The format of the story is a series of linear vignettes from Josie’s life. Each chapter is a new “day in the life,” where Josie gets into a scrape, experiences a funny or important event, or learns a life lesson. New characters are introduced as the chapters go on, as we see in these first three chapters where Josie’s friends, Nonna Katia, Josie’s mom, Michael Andretti, and Jacob Coote are introduced. Josie has different relationships and a different way of acting with all these characters, which further demonstrates that she is in the process of discovering who she truly is.

Even in these first three chapters alone a multitude of the novel’s central themes are introduced. The first one is the theme of feeling like an outsider. Josie attends St. Martha’s, a private all-girls Catholic school for the rich and affluent. As a second generation Italian-Australian scholarship student born out of wedlock to a single mother, Josie feels disadvantaged and ostracized among her wealthy, well-bred peers. From the moment she arrived at St. Martha’s, the other girls made it clear she didn’t belong, because of her lack of wealth, her illegitimacy, and her “ethnic” background (Marchetta 14). Classmates like Poison Ivy make Josie feel like she’ll never succeed and become part of affluent Australian society, even though she’s as smart as them.
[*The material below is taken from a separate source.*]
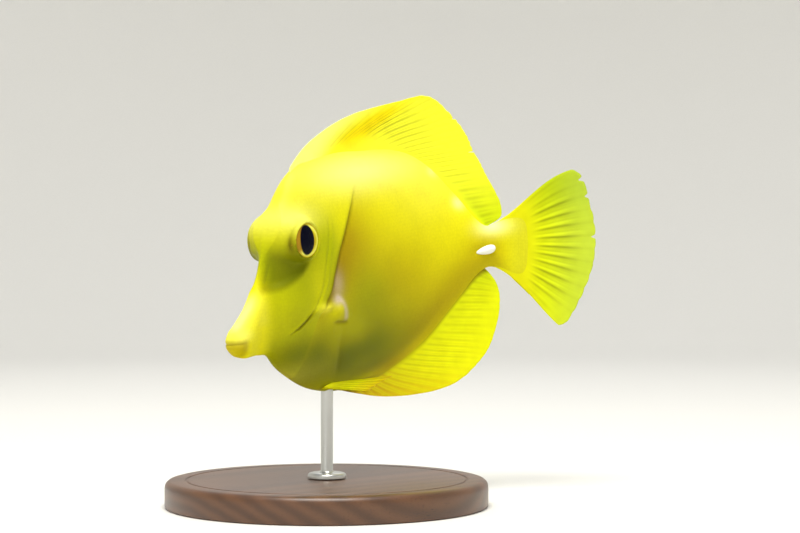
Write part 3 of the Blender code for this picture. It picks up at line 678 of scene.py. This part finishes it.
def finReach(phase, v, fin):
    # how far out each place lies: the margin is a little uneven, cut in between the rays, and torn
    short = fin["scallop"] * groove(0.5 - np.abs(phase - np.rint(phase)), 0.2)
    short = short + 0.003 * np.sin(1.9 * phase) * np.sin(3.1 * phase)
    for at, depth, width in fin["notches"]:
        short = short + depth * groove(phase - at, width)
    return v * (1 - short * between(0.6, 1, v))


def finMasks(fin, place, u, v, ray):
    masks = skinMasks(*place.T)
    rootShade = masks.pop("foot")
    x, z = place[:, 0], place[:, 2]
    if fin is not caudal and fin is not pectoral:
        masks.update({name: 0 * u for name in ("warm", "paintedShade", "green", "dark")})
    if fin is dorsal:
        slant = fin["slant"]
        above = z - slant["z"] - slant["slope"] * (x - slant["x"])
        warm = sum(strength * groove(above - height, width) * groove(x - at, reach)
                   for strength, height, width, at, reach in fin["warmFoldShade"])
        # pale painted highlight, strong along the dorsal fin's front edge and faint over most of the rest
        paintedHighlight = 0.9 * (1 - between(0.08, 0.24, u)) + 0.16 * (1 - between(0.75, 1, u))
        masks.update({"warm": warm, "paintedHighlight": paintedHighlight * np.clip(1 - 2.6 * warm, 0, 1)})
        masks["green"] = 0.5 * between(0.72, 1, u) * between(0.06, 0.3, v)
    if fin is anal:
        # olive painted shade on the anal fin's root, next to the body
        masks["paintedShade"] = rootShade
        masks["warm"] = 0.8 * (1 - between(0.1, 0.45, u)) * (1 - 0.6 * ray)
        masks["green"] = 0.04 + 0.18 * between(0.4, 0.8, u) + 0.2 * between(0.8, 1, u)
    if fin is caudal:
        # the root takes the colour of the skin that it comes out of, its painted shade included, and
        # further out and on the upper lobe there is a little more painted shade
        root, outer = 1 - between(107, 116, x), between(112, 127, x)
        upper = hills(x, z, [(1, (118, 17), (14, 8))])
        masks["paintedShade"] = 0.08 * root + 0.08 * between(112, 126, x) + 0.2 * upper
        masks["warm"] = 0.2 * root
        masks["green"] = np.clip(0.2 + 0.16 * between(106, 114, x) + 0.42 * outer + 0.3 * upper, 0, 1)
        masks["paintedHighlight"] = 0.2 * outer
    if fin is pelvic:
        masks["warm"] = 0.3 * between(0.5, 0.8, v) + 0.3 * between(0.82, 1, v)
    return masks


def makeFin(name, fin, placesAt, side=1):
    piece, u, v, face = addSheet(name, (fin["rays"] - 1) * fin["perRay"], fin["rows"])
    mirror = (1, side, 1)
    root, tip = (places * mirror for places in placesAt(u))
    # across is square to the first and the last ray
    endRoots, endTips = placesAt(np.array([0.0, 1.0]))
    across = np.cross(*((endTips - endRoots) * mirror))
    across = across / np.linalg.norm(across)
    phase = u * (fin["rays"] - 1)
    firm = fin["lines"](u, v)
    ray = rayShape(phase, v, fin)
    reach = finReach(phase, v, fin)
    # a ray bows by a share of its length: the early and the late hump are both 4 / 27 high
    run = tip - root
    bow = np.cross(run, across) * (27 / 4 * np.sign(across[1]))
    humps = fin["early"](u) * reach * (1 - reach) ** 2 + fin["late"](u) * reach * reach * (1 - reach)
    place = root + run * reach[:, None] + bow * humps[:, None]
    rounded = 1 - np.sqrt(1 - (2 * u - 1) ** 2 + 1e-6)
    half = fin["half"](v) * (1 - rounded * fin["round"](v)) + fin["ridge"] * (ray - 0.6) * firm
    pleat = fin["pleat"] * np.cos(2 * math.pi * phase) * firm
    place = place + across * (pleat + face * half)[:, None]
    writePlaces(piece, onStand(place))
    masks = finMasks(fin, place, u, v, ray)
    masks.update({"ray": 1 - (1 - ray) * firm * fin["contrast"], "straight": place})
    writeMasks(piece, masks)
    return piece


# the eyes and the tail spines

def makeEye(name, side):
    ball, pupil = eye["ball"], eye["pupil"]
    piece, row, column = addBall(name, ball["columns"], ball["rows"])
    way = row / ball["rows"] * math.pi
    spoke = column / ball["columns"] * 2 * math.pi
    away = ball["radius"] * np.sin(way)
    x = eye["x"] + away * np.cos(spoke)
    z = eye["z"] + away * np.sin(spoke)
    y = ball["centre"] + ball["depth"] * np.cos(way) + math.tan(eye["turn"]) * (x - eye["x"])
    writePlaces(piece, onStand(np.stack([x, side * y, z], -1)))
    inner = np.where(np.cos(way) > 0, 0, 10)  # keeps the pupil off the half that faces the head
    acrossPupil = np.hypot((x - pupil["x"]) / pupil["radii"][0], (z - pupil["z"]) / pupil["radii"][1])
    front = between(-0.2, 0.6, -np.cos(spoke)) * between(-0.9, -0.5, np.sin(spoke))
    writeMasks(piece, {"iris": away + inner, "pupil": acrossPupil + inner, "front": front})
    return piece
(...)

Josie and her mother Christina are not fully accepted in the Italian community either, in part because of Christina’s teenage pregnancy, but also because they were born in Australian, not Italy. So Josie is stuck between two worlds, not accepted by one and rejected by the other.

Josie feeling like an outsider amongst Australians and Italians has led to a shaky sense of self. As already discussed in reference to the book’s central conflict and title, Josie’s path to discovering who she really is is another core theme of Looking for Alibrandi. The arrival of Josie’s father, Michael Andretti, after an absence of 17 years, troubles this path. After being secure in her relationship to her mother at least, Josie must now grapple with the appearance of another parental figure. Though she swears she doesn’t want a father, Josie can’t help but be intrigued by Michael, and wonder about him. Since, as Nonna Katia believes, Josie’s mother had such a heavy impact on who Josie has become, only time will tell what Michael Andretti’s influence will be on Josie’s journey of self-discovery.

The final key theme referenced in the early chapters of the novel is pressure. As Josie struggles to get through high school and forge her own life, she is constantly bombarded with the rules, regulations, and pressure of her society and community. In the early pages, this pressure comes in the form of Nonna Katia, who is hard on Christina and Josie. Katia is constantly worried about the perceptions of the Italian community, and pressures Josie to be a good, respectful, and traditional Italian girl. Independent and headstrong, Josie struggles with her grandmother’s expectations, and longs to run away from her societal trap. As the story unfolds, we must wait and see how successful she is.